Tier 3: Complete System Failure
- Bypass rate limiting entirely
- Rely on backend protection (circuit breakers)
- Emergency throttling at load balancer
- Incident response procedures

The choice between fail-open and fail-closed depends on:
- User trust level
- Backend capacity
- Business impact
- Security requirements

For a production API, I'd default to fail-open with degraded 
limits to maintain availability while still providing some 
protection."

Why This Works:
- Comprehensive failure analysis
- Practical solutions
- Business awareness
- Flexible approach

How to Handle Follow-up Questions

"How would you handle rate limiting across multiple data centers?"

Strong Answer:
"Great question. For multi-region rate limiting, I see three 
approaches:

Option 1: Global Counter (Strong Consistency)
- Single Redis cluster, all regions check same counter
- Pros: 100% accurate
- Cons: High latency (100-300ms cross-region)
- Use when: Accuracy is critical

Option 2: Regional Quotas (Eventual Consistency)
- Divide quota among regions (40% US, 30% EU, 30% Asia)
- Each region enforces independently
- Periodic rebalancing based on usage
- Pros: Low latency (<5ms)
- Cons: 95-99% accurate
- Use when: Performance is critical

Option 3: Hybrid (Recommended)
- Regional enforcement with global coordination
- Fast path: Check regional quota
- Slow path: Sync to global counter every 10s
- Adaptive quota allocation
- Pros: Balance of speed and accuracy
- Use when: Need both performance and accuracy

For most use cases, I'd recommend Option 3 because it provides 
the best balance.
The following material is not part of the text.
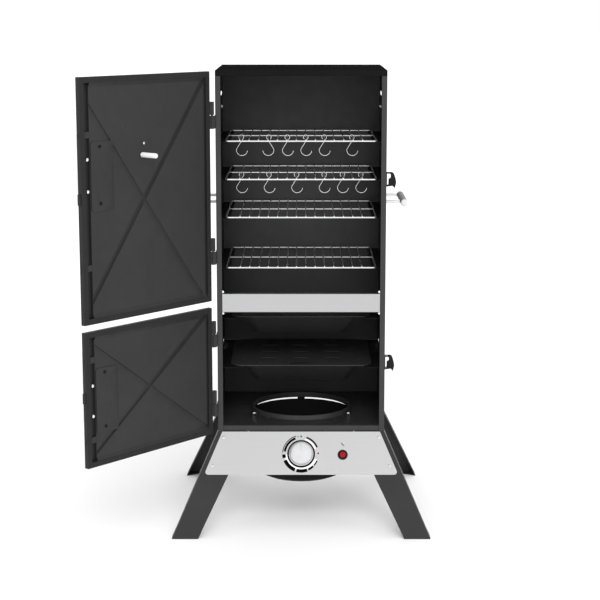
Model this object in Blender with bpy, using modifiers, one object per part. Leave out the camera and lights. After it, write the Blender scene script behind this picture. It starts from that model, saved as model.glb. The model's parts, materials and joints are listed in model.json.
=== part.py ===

The 1-5% inaccuracy is acceptable for most 
APIs, and we get the low latency that users expect."

Why This Works:
- Multiple solutions
- Clear pros/cons
- Practical recommendation
- Shows depth of knowledge

"How would you test this system?"

Strong Answer:
"I'd implement a comprehensive testing strategy:

1. Unit Tests:
   - Test each algorithm implementation
   - Test counter increment/decrement
   - Test edge cases (boundary conditions, race conditions)
   - Test failure scenarios

2. Integration Tests:
   - Test Redis integration
   - Test database operations
   - Test API endpoints
   - Test configuration updates

3. Load Tests:
   - Simulate 10M requests/second
   - Test with 100M concurrent users
   - Measure latency (P50, P95, P99)
   - Verify accuracy under load

4. Chaos Tests:
   - Kill Redis instances
   - Introduce network partitions
   - Simulate clock skew
   - Test failover scenarios

5. A/B Tests:
   - Test different algorithms
   - Test different limits
   - Measure user impact
   - Optimize based on data

Key Metrics:
- Latency: <5ms P99
- Accuracy: >99%
- Throughput: 10M req/s
- Availability: 99.99%

I'd also implement canary deployments to test changes on 
a small percentage of traffic before full rollout."

Why This Works:
- Comprehensive testing approach
- Specific metrics
- Practical strategies
- Risk mitigation

Red Flags to Avoid

❌ Don't Say:

1. "Rate limiting is simple, just use a counter"
   → Shows lack of depth

2. "We don't need to worry about failures"
   → Ignores reliability

3. "100% accuracy is required"
   → Unrealistic in distributed systems

4. "Redis can handle everything"
   → Single point of failure

5. "We'll figure out scaling later"
   → Poor planning

✅ Do Say:

1. "Let me clarify the requirements first"
   → Shows structured thinking

2. "Here are three approaches with trade-offs"
   → Demonstrates options analysis

3. "In a distributed system, we need to consider..."
   → Shows system design knowledge

4. "The accuracy-performance trade-off is..."
   → Understands trade-offs

5. "For this scale, we need to..."
   → Practical scaling approach

Closing Strong

Good Closing Statements:

"To summarize, I've designed a distributed rate limiting system 
that:
- Handles 10M requests/second with <5ms latency
- Achieves 99%+ accuracy using hybrid local+Redis approach
- Scales horizontally across multiple regions
- Fails gracefully with configurable fail-open/closed
- Provides comprehensive monitoring and alerting

The key design decisions were:
1. Sliding window counter for accuracy and efficiency
2. Hybrid approach for performance and accuracy
3. Multi-layer defense for security
4. Eventual consistency for scalability

Areas for future improvement:
- ML-based anomaly detection
- Adaptive rate limiting based on system load
- More sophisticated quota management

I'm happy to dive deeper into any specific area."

Why This Works:
- Concise summary
- Highlights key decisions
- Shows forward thinking
- Invites discussion

Practice Questions

Warm-up Questions:

"Design a simple rate limiter for a single server"
"Implement token bucket algorithm"
"How would you test a rate limiter?"

Standard Questions:

"Design a distributed rate limiter for an API"
"Design rate limiting for different user tiers"
"How would you handle rate limiting across regions?"

Advanced Questions:

"Design rate limiting with ML-based abuse detection"
"Design rate limiting for GraphQL with query complexity"
"Design rate limiting during a system migration"

Remember: The goal is to demonstrate systematic thinking, trade-off analysis, and practical engineering judgment. Good luck!